Employers prefer to recruit job applicants who are trainable to raise their productivity and technical skills. New entrants to the labour market who are good in Maths, Science and English and who impress employers with their confident personality will find it easier to get the better paid jobs.

Those whose parents can afford to send their children for private tuition in Maths, Science, languages, music and art tend to have the advantage in having these superior qualities in them. There is a growing number of children who go to expensive private schools locally and abroad. These are the children of privileged families, political and corporate elites and the middle class.

This division of success in finding good jobs between income classes is not healthy for national unity. The national education system should therefore introduce reforms to provide the quality required in the employment market. Education should be free from racial, religious and communal politics to allow reforms to be successfully implemented so that all youths will have a level playing field in life.

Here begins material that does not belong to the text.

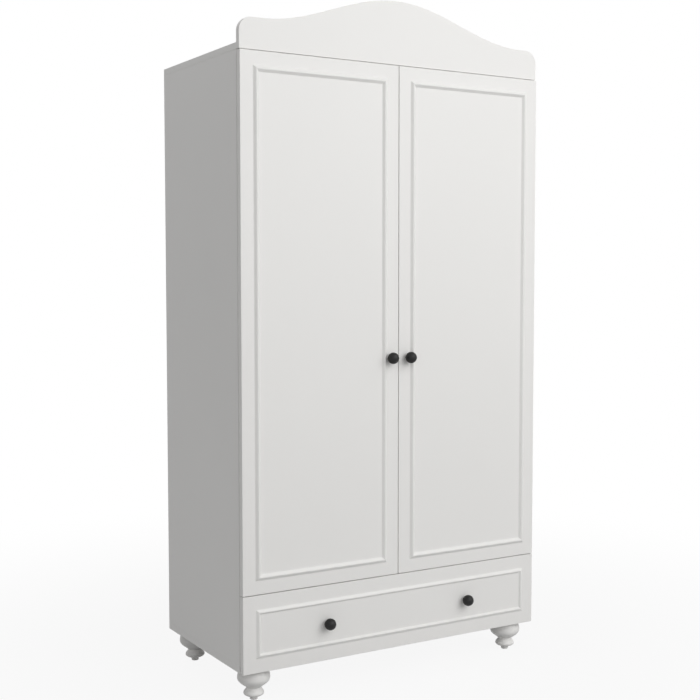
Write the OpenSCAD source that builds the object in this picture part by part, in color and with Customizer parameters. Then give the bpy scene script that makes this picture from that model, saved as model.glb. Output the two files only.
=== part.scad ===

In general, wage levels in Malaysia are low relative to its per capita GDP and standard of development. The main reason is the weak labour policies on employment and lack of controls on importing foreign workers. Irresponsible employers are taking advantage of undocumented workers, who out-number their legal counterparts, to suppress wage levels and ignore workers rights across all segments of the labour market. The culture of low wages spreads to all levels of employment, including executives. The result is that the share of wages in national income in Malaysia is low by international standards, thus indicating an imbalance in the distribution of the country’s wealth between owners of capital and the working class.

Depressed wage levels explain much of the hardships among households living in the major urban centres. In addition, urban households struggle with the higher cost of living in cities compared to the rest of the country.

As our planners work on policies for the recovery of the economy and its long-term growth, they would prioritise projects that have a high impact on generating employment and income opportunities. This is to be expected as GDP growth is essential to lift up income levels.

At the same time, our planning agencies should also strengthen the education and labour policies to make them more dynamic in providing our working population with better wages and a higher share of the national income.

With higher levels of skills, the talent pool will be enhanced and facilitate Malaysia’s efforts to attract more local and foreign investment into high technology and state-of-the-art industries, as the East Asian Tigers have done to restructure their economy and

become so advanced in their standards of living. They placed high priority on investing in their human resources to transform into high income countries within a short period of one generation.